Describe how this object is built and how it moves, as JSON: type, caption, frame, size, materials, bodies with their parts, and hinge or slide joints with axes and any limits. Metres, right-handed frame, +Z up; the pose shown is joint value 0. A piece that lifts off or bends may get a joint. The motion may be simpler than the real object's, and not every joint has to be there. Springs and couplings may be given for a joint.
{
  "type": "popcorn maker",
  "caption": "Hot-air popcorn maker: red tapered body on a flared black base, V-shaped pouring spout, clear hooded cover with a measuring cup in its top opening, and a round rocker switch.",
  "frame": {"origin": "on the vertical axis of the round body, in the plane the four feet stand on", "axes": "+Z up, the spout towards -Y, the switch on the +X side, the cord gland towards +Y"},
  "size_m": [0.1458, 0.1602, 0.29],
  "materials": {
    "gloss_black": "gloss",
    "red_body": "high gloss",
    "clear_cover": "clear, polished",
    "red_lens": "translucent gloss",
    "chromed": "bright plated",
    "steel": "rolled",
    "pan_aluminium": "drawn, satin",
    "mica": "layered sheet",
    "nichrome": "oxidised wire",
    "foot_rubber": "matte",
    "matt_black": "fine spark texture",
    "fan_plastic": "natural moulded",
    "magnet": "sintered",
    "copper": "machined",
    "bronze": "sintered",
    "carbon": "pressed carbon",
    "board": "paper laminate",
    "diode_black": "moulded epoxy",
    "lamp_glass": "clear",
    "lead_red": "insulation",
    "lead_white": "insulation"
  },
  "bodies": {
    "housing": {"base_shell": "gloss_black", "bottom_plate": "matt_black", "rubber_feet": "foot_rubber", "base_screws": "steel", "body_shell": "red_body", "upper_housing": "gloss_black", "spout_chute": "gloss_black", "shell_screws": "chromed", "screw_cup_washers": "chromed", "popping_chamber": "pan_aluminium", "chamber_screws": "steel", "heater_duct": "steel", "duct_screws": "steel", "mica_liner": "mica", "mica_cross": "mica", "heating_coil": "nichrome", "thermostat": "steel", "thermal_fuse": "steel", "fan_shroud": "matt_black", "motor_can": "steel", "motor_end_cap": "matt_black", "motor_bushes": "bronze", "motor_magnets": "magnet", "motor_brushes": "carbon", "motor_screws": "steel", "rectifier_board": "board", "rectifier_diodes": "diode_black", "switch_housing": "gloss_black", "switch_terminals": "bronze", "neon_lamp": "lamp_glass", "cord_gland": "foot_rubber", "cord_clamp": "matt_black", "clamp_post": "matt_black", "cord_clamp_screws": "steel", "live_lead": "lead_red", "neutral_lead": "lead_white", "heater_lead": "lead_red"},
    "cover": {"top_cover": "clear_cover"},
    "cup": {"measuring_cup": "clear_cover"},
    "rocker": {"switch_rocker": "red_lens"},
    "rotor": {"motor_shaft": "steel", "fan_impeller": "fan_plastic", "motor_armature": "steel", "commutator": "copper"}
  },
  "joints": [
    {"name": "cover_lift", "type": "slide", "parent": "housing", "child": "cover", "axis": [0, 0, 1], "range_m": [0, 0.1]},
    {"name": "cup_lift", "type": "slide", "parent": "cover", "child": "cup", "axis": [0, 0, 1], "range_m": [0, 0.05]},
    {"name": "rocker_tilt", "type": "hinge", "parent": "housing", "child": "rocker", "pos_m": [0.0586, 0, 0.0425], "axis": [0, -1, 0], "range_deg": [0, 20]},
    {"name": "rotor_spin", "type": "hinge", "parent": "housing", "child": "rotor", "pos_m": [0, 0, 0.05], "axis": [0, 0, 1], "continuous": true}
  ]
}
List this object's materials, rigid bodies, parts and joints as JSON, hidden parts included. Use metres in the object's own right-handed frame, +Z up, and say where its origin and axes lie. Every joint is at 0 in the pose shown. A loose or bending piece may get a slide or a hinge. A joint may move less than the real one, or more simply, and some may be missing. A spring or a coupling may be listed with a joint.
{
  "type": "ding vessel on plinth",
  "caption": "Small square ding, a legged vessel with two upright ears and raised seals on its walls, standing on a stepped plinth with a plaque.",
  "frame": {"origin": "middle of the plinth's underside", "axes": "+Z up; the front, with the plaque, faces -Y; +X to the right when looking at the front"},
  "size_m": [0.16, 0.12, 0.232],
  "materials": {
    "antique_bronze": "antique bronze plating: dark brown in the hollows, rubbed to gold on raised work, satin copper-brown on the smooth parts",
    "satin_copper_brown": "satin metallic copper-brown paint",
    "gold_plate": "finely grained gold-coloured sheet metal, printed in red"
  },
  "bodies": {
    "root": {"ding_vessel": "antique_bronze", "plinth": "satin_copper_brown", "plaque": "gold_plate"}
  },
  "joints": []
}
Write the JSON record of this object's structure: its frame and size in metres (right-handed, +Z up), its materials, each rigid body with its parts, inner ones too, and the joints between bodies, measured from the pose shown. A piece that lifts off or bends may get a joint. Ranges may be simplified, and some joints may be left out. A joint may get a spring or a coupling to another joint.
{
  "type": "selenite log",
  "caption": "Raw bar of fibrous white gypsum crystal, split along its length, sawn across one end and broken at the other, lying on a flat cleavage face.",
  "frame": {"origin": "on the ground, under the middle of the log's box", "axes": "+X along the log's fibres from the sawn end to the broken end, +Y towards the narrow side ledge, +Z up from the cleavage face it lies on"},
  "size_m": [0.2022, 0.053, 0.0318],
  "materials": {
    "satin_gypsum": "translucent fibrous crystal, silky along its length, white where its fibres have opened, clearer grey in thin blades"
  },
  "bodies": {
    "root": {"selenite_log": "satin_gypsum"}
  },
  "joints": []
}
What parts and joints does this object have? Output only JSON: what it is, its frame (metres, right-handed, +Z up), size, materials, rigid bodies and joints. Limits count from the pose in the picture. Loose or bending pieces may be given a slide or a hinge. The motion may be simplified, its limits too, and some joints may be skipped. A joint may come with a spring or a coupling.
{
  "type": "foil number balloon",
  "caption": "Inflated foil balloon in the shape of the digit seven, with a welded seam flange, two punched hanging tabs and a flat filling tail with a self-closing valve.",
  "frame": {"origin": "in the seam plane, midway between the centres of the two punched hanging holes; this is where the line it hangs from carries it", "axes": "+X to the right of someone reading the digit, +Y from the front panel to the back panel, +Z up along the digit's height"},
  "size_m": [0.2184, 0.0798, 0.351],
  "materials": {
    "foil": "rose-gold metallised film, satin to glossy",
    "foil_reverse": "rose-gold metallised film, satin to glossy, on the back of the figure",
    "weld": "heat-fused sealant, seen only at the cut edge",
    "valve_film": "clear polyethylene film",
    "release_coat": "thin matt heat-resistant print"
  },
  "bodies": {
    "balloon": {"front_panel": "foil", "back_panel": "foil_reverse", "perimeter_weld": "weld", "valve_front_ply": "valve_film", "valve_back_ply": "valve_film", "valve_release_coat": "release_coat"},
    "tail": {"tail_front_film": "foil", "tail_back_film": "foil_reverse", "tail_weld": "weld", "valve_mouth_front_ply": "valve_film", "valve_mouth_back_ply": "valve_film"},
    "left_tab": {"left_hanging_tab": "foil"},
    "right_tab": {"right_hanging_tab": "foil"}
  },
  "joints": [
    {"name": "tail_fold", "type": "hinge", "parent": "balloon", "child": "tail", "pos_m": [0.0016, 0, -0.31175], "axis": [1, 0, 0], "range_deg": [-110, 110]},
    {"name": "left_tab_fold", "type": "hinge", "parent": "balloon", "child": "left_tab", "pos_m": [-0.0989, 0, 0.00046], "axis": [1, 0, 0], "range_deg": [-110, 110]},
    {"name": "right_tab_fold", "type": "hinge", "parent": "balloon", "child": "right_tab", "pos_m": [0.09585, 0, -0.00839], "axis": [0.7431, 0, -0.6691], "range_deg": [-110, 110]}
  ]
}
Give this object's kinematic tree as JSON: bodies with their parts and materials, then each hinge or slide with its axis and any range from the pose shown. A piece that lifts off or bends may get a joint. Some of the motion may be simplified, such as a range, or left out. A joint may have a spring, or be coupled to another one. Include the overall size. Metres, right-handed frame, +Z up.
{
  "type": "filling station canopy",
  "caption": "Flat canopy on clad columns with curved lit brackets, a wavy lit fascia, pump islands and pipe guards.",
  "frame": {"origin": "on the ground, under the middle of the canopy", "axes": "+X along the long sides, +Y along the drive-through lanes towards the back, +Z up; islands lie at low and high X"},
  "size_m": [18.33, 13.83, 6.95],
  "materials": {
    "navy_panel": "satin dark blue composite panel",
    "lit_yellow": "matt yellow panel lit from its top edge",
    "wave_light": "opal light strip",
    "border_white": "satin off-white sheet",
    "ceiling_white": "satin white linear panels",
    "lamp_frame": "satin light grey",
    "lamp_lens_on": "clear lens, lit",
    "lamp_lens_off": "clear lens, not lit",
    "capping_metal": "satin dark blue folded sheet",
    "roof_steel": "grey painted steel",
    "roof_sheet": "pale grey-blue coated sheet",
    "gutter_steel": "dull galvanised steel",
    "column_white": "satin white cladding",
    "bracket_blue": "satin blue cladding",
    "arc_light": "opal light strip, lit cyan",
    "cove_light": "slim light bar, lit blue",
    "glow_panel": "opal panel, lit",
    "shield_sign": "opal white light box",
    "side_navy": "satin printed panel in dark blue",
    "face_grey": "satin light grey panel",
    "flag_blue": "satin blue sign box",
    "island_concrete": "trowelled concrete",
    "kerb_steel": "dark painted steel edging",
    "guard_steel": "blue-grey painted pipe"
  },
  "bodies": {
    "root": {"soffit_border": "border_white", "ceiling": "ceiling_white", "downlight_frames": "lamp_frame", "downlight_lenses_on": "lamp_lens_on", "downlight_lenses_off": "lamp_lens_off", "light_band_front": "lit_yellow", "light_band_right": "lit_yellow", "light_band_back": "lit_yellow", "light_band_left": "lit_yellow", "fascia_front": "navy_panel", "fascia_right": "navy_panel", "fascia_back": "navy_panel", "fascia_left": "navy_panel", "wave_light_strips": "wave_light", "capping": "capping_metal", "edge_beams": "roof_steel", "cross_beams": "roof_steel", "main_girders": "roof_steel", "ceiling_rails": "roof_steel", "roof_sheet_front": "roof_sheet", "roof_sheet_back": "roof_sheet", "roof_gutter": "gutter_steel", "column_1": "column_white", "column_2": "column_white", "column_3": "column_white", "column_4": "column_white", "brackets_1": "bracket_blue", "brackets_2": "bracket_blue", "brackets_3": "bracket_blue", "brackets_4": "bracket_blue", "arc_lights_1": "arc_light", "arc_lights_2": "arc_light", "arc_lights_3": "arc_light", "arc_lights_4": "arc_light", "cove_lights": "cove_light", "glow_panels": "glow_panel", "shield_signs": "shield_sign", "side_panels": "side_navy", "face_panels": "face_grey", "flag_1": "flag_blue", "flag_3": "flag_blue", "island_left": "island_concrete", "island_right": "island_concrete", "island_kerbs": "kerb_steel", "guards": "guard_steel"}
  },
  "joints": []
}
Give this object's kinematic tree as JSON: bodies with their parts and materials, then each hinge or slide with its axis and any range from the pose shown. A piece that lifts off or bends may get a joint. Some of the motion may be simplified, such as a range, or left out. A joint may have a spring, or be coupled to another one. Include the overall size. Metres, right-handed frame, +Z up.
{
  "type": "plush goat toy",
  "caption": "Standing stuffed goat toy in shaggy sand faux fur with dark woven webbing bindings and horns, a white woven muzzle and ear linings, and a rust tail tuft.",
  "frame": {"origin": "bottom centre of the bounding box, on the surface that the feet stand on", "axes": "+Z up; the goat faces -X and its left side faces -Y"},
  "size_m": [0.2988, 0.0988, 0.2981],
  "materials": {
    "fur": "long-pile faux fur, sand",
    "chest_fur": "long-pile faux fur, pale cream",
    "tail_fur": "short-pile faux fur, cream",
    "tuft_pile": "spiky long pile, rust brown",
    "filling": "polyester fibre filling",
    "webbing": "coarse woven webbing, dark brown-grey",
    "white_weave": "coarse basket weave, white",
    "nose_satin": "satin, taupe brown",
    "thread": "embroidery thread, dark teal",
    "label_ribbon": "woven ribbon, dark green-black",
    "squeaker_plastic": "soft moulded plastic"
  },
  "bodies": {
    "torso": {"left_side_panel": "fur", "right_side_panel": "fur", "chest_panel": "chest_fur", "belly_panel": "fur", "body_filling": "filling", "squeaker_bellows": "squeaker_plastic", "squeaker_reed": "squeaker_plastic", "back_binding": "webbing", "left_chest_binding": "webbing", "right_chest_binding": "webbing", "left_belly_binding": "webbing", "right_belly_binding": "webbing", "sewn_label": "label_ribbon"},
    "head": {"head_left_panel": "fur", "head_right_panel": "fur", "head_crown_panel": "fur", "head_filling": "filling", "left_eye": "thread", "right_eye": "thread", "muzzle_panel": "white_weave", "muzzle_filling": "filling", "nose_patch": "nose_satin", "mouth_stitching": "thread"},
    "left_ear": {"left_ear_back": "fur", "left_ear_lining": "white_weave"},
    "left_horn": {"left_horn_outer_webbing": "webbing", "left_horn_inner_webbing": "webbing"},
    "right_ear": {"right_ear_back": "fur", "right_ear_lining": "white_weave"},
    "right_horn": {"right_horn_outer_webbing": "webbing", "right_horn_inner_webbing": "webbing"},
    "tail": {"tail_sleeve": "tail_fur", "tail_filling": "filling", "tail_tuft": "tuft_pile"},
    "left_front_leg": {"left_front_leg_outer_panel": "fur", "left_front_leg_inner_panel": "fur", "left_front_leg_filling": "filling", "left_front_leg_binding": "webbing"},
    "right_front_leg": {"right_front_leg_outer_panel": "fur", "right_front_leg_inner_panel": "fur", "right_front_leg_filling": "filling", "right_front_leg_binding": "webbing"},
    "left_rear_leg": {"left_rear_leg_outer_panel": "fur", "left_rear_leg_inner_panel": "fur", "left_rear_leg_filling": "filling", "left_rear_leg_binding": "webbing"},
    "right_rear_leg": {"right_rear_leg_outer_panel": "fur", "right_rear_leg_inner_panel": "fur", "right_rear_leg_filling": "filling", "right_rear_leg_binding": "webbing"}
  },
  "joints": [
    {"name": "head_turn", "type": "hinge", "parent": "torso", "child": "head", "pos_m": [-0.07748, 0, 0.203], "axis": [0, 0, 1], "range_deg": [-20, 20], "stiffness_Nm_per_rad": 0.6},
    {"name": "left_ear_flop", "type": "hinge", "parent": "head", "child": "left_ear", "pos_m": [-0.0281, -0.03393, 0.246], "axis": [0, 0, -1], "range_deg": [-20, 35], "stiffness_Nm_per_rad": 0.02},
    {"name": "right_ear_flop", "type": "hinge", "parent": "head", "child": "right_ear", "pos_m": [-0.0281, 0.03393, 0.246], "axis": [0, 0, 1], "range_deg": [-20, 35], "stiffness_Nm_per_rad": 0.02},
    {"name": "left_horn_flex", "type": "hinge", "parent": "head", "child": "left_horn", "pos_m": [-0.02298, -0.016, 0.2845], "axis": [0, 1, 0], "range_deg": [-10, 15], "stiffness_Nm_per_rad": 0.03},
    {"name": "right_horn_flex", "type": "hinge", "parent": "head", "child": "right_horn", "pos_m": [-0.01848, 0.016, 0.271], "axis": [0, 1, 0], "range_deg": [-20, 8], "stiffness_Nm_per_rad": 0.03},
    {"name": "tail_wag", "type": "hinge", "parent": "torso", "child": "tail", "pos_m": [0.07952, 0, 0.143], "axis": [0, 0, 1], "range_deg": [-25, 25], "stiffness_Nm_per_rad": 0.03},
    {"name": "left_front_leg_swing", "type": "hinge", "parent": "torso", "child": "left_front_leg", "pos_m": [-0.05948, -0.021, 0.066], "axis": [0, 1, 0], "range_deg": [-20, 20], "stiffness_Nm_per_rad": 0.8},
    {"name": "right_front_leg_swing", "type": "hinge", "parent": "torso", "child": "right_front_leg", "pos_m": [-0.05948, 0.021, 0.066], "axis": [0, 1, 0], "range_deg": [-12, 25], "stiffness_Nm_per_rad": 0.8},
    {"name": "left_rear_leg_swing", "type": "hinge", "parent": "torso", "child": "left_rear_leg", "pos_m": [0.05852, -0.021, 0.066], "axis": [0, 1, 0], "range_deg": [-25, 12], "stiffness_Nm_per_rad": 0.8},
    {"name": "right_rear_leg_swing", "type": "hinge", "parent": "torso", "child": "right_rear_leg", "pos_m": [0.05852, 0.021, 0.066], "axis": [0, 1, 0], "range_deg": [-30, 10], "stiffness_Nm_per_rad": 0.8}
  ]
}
========
Short problem. Report only the number of lines that hold the string "between" in this listing.

The output. 2